After that, the 'grubstake' idea does not imply any statement about how those who share an 'equal start' in life with everyone else will use their capital. Will they squander it, invest it, save it? Will they increase its value or diminish it over time? Will they try their best and still fail? Will small turns of fortune make large differences? No one can say. So, while the initial state under the 100% formula does say that everyone begins with an equal dip into the largess of the society into which they were born, nothing is changed about those who will find that their grubstake makes them relatively wealthy, and those that find it did them little good. It only says, no one gets a whopping advantage at the expense of everyone else - that's what the present system of inheritance says.
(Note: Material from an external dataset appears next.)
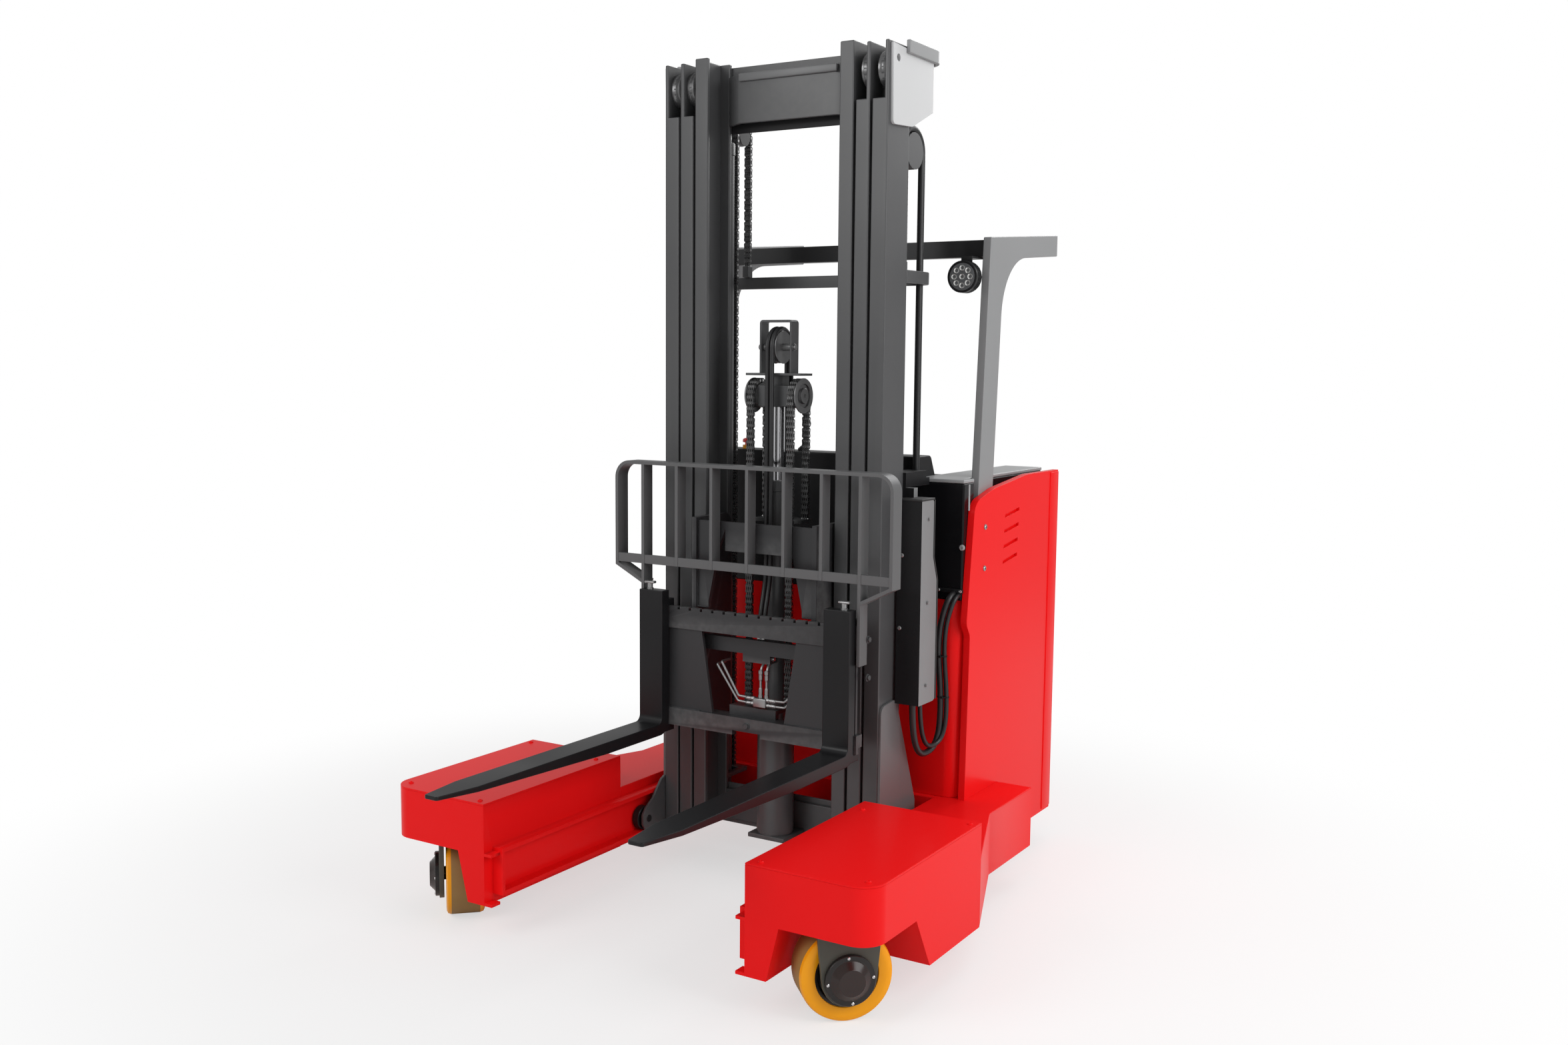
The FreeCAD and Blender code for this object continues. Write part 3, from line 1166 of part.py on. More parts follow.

It says, if, by accident of birth, you are born into circumstances of wealth (or poverty) you will start out with advantages (or disadvantages) which had nothing to do with you at all.
The second part of your question is a little out of my competence. I'm not really certain about the effects on inflation and such matters. It really needs a bonafide economist to sort that out. My first thought is that the proposal does not create any new wealth or credit, it merely redistributes it from one generation to the next. I would guess that part of the answer lies in whether the 'market' will simply try to advantage itself (as it often does) by attempting get whatever it can from the consumer. This is a clear aberration of the principle of 'supply and demand' and one that is rampant in unconstrained economies. Still, it happens.
However, since wealth is simply parceled out in smaller packets to a much larger number of consumers, I think the real shifts would be in the valuation of 'luxury goods' which demand market-price based on large excesses of disposable-income among a very few. Big-ticket luxury items would probably suffer the greatest hit and be forced to adjust downward, or disappear altogether. I think the proposal does allow for a much clearer picture of 'real-world' wealth, and that is a healthy thing, I would think. It means that top-end goods which can no longer be supported were things that world could not really afford anyway -- they were goods that were bought at the expense of other people's necessities. Would ordinary goods, foodstuffs, housing and the like be priced upwards as well, to capture as much of the largess from ordinary grubstake recipients as possible? If this idea is coupled with the 'National Service' proposal, the answer is a definite no. The market will no longer be able to threaten consumers' survival and price-gouge them for necessities. For the rest of it, I simply don't know. But, at least the consumer will have the option not to buy if they think the price too dear, and that is the way a real 'free market' should work.
Finally, the 100% proposal only touches a small number of people in any given year (those who are born/become adults in any given year, and those who die in a given year. What %of of the population or its wealth is that? I don't know the answer, off-hand, but I imagine its small enough that such ill effects can be absorbed and leavened by the economic activity of the rest of population.
Again, I'm not an economist, so I don't have any real answers. I do wish there was one on board here. (is there one?) - r.